Anthony Bryan Severin is a Saint Lucian diplomat. He currently serves as the High Commissioner of Saint Lucia to the United Kingdom. He previously served as the Ambassador and Permanent Representative of Saint Lucia to the United Nations and the Caribbean Community.

==Education==
Severin completed an economics and history degree at the University of the West Indies and then a master's degree in national development and public planning from the University of Bradford.

==Civil service career==
In 1980, Severin joined the Saint Lucia Public Service. In 1994, he was made Cabinet Secretary and Permanent Secretary to the Office of the Prime Minister. In January 2002, Severin became Saint Lucia's ambassador to the Caribbean Community (CARICOM).

From August 2003 to November 2004, Severin was the Saint Lucia Permanent Representative to the United Nations. He was again appointed to the role in August 2006. In the 2012 Birthday Honours, Severin was awarded an OBE for "public and regional service." In the 2010s, Severin worked at the Organisation of Eastern Caribbean States (OECS) Commission as Head of International Relations, and was described in September 2020 as having "recently retired" from the role.

Since 2022, Severin has served as Saint Lucia's High Commissioner to the United Kingdom.
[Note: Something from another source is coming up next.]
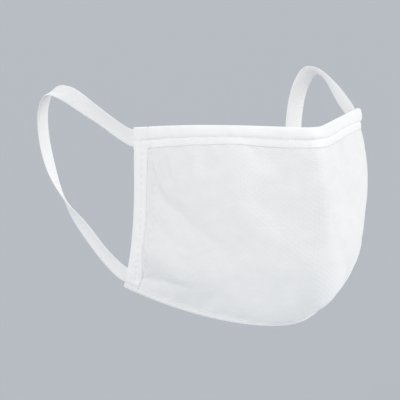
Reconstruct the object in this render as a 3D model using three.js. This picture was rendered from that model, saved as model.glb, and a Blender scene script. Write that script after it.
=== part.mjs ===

He is also Saint Lucia's representative to the World Trade Organization, Food and Agriculture Organization, International Maritime Organization, Organisation for the Prohibition of Chemical Weapons, and the Bureau International des Expositions. In August 2022, Severin also became non-resident ambassador to France.

In March 2024, Severin received the Saint Lucia Cross for "Distinguished Service in the Field of Government, Public Service, Foreign Service and the Diplomatic Core."